SAINT MOSES, BISHOP 

Saint Moses (Moyses) was a hermit in the region of Rhinocolura in the Egyptian-Syrian borderlands. The warlike tribes of the Saracens lived in the vicinity, without permanent residence. They were mostly pagans and dedicated to the service of the stars (they are said to have worshipped the morning star as the bringer of light). 

THE QUEEN EMBRACED THE FAITH

Under the Emperor Valens (since A.D. 346), they worried the Palestinian and Arab border towns of the Romans, led by their brave Queen Mauvia.
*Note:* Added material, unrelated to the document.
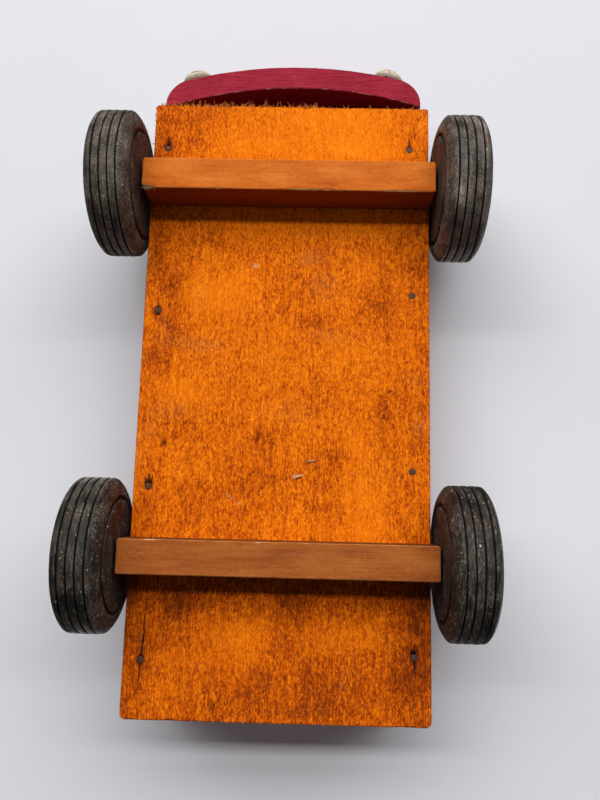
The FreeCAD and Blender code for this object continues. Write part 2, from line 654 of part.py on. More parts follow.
under = S("board_base") + S("nail_sink")
floor_top = board_top - S("nail_sink")
NAILS = [
    nail_group("chassis_nails_left", S("chassis_nail_length"), [(x, shift + y, under, Z) for x, y in LEFT_NAILS]),
    nail_group("chassis_nails_right", S("chassis_nail_length"), [(x, shift + y, under, Z) for x, y in RIGHT_NAILS]),
    nail_group("block_nails_front", S("block_nail_length"),
               [(x, shift + front_y, floor_top, -Z) for x in FRONT_BLOCK_NAILS]),
    nail_group("block_nails_rear", S("block_nail_length"),
               [(x, shift + rear_y, floor_top, -Z) for x in REAR_BLOCK_NAILS]),
]
for name, along in (("tail_board_nails", end_wall_y), ("front_board_nails", -end_wall_y)):
    spots = []
    for zz in (S("wall_nail_low"), S("wall_nail_high")):
        spots.append((wall_out - S("nail_sink"), shift + along, board_top + zz, -X))
        spots.append((S("nail_sink") - wall_out, shift + along, board_top + zz, X))
    NAILS.append(nail_group(name, S("wall_nail_length"), spots))
NAILS.append(nail_group("nose_nails", S("nose_nail_length"),
                        [(x, shift - S("nose_nail_seat") - S("nail_head_thick"), rim - S("nose_nail_drop"), Y)
                         for x in NOSE_NAILS]))

doc.recompute()

# ---------------------------------------------------------------- checks and export
bad = [o.Name for o in doc.Objects if "Invalid" in o.State or "Error" in o.State]
if bad:
    raise RuntimeError("failed objects: " + ", ".join(bad))
NODES = [o for o in doc.Objects if o.TypeId in ("PartDesign::Body", "Part::Compound")]
for o in NODES:
    if o.Shape.isNull() or not o.Shape.isValid():
        raise RuntimeError("bad shape: " + o.Label)
    want = len(o.Links) if o.TypeId == "Part::Compound" else 1
    if len(o.Shape.Solids) != want:
        raise RuntimeError("%s has %d solids" % (o.Label, len(o.Shape.Solids)))
for o in NODES:
    o.Shape.exportStep(os.path.join("parts", o.Label + ".step"))

whole = FreeCAD.BoundBox()
for o in NODES:
    box = o.Shape.optimalBoundingBox(False, False)
    whole.add(box)
print("nodes", len(NODES))
print("box", [round(v, 3) for v in (whole.XMin, whole.XMax, whole.YMin, whole.YMax, whole.ZMin, whole.ZMax)])
for o in NODES:
    print("%-26s %10.1f mm3" % (o.Label, o.Shape.Volume))
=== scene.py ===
import math
import random

import bpy
import numpy as np
from mathutils import Matrix, Quaternion, Vector


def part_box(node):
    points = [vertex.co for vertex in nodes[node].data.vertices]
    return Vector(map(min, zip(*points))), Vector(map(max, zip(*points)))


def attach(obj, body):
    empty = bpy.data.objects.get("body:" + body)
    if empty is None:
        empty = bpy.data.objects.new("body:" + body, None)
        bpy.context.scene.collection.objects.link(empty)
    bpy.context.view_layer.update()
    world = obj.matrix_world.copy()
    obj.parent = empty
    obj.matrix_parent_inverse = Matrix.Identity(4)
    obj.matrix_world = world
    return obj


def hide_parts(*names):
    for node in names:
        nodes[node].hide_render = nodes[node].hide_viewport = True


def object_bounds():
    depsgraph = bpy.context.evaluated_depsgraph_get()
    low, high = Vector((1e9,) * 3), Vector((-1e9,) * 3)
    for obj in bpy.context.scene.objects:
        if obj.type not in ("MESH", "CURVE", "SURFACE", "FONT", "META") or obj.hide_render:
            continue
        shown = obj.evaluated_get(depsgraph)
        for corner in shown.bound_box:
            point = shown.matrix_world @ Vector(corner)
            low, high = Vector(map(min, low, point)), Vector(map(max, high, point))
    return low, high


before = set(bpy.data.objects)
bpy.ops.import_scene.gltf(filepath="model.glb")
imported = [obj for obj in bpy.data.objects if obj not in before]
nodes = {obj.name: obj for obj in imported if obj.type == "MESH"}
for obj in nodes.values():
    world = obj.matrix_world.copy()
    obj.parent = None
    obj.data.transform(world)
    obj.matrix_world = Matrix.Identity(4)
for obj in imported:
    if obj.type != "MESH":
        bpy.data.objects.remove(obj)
cad_lo, cad_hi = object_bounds()
scene = bpy.context.scene
scene.view_settings.view_transform = "Standard"
MM = 0.001


def box_mm(node):
    lo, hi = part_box(node)
    return np.array(lo) * 1000, np.array(hi) * 1000


# ================================================================ seeded noise
def lattice(i, j, k, seed):
    h = (i * 374761393 + j * 668265263 + k * 1442695041 + seed * 1013904223) & 0xFFFFFFFF
    h = ((h ^ (h >> 13)) * 1274126177) & 0xFFFFFFFF
    return ((h ^ (h >> 16)) & 0xFFFF) / 32767.5 - 1.0


def vnoise(p, size, seed):
    """Smooth noise in -1..1 at points p (n, 3); size is the feature size, one number or three."""
    q = np.asarray(p, float) / np.asarray(size, float)
    i = np.floor(q).astype(np.int64)
    f = q - i
    f = f * f * (3 - 2 * f)
    out = 0
    for a in (0, 1):
        for b in (0, 1):
            for c in (0, 1):
                w = (f[:, 0] if a else 1 - f[:, 0]) * (f[:, 1] if b else 1 - f[:, 1]) * (f[:, 2] if c else 1 - f[:, 2])
                out = out + w * lattice(i[:, 0] + a, i[:, 1] + b, i[:, 2] + c, seed)
    return out


def fnoise(p, size, seed, octaves=3):
    out, amp, total = 0, 1.0, 0.0
    size = np.asarray(size, float)
    for o in range(octaves):
        out = out + amp * vnoise(p, size / 2 ** o, seed + 17 * o)
        total += amp
        amp *= 0.55
    return out / total


def smooth01(x, a, b):
    t = np.clip((np.asarray(x, float) - a) / (b - a), 0, 1)
    return t * t * (3 - 2 * t)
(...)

The expedition ordered against them ended with the Christianisation of the Saracens, who desired St Moses as bishop. 

THE BISHOP AT ALEXANDRIA

At Alexandria, where his ordination was to take place, Lucius, an Arian, occupied the patriarchal seat at that time. 

ST MOSES REFUSED 

St Moses resolutely refused to receive his ordination from him: "I consider myself," he said, "unworthy of the high priesthood. But if the divine office should nevertheless be entrusted to me, I call on our God, the God of heaven and earth, to witness that Lucius will not lay his hands on me - because they are reddened and stained with the blood of the saints."

Lucius, exasperated about this, cried: "Why, O Moses, do you rashly condemn a man whose faith you do not know? If anyone has given you a wrong opinion of me, hear my statement and believe me more than others."

"SUCH THINGS ARE NOT DONE BY THOSE WHO HAVE TRUE FAITH IN CHRIST"

Moses answered him: "Stop trying to deceive me with illusions. I know your faith very well; the servants of God condemned to the mines, the bishops thrown into exile, the priests and deacons expelled from the Christian lands, some of whom were given up to wild beasts, others to the fire, bear witness to what you believe. Who should I believe more: what I hear from you or what I see from you? This much is certain, that such things are not done by those who have true faith in Christ."

HE HAD NO SPECIFIC SEAT

This solemn protest got through, and St Moses was consecrated by the Catholic bishops he had asked for. Incidentally, he had no specific seat, but stayed here and there and, according to the accounts of the historians Sozomen, Socrates and Nicephorus, brought about numerous conversions. 

NUMEROUS CONVERSIONS

It is not known when exactly he died. Of his successors, only Eustathius (around 457) is known. St Moses, as a Saracen apostle, is in all martyrologies, even in the Roman Martyrology.

(Information from Stadler's Complete Encyclopedia of Saints)

ST MOSES' ENTRY IN THE ROMAN MARTYROLOGY

"In Egypt, Saint Moses, a venerable bishop, who first led a solitary life in the desert, and being afterwards made bishop, at the request of Mauvia, queen of the Saracens, converted to the faith the greater part of that barbarous people, and, rich in merits, passed peacefully to his reward."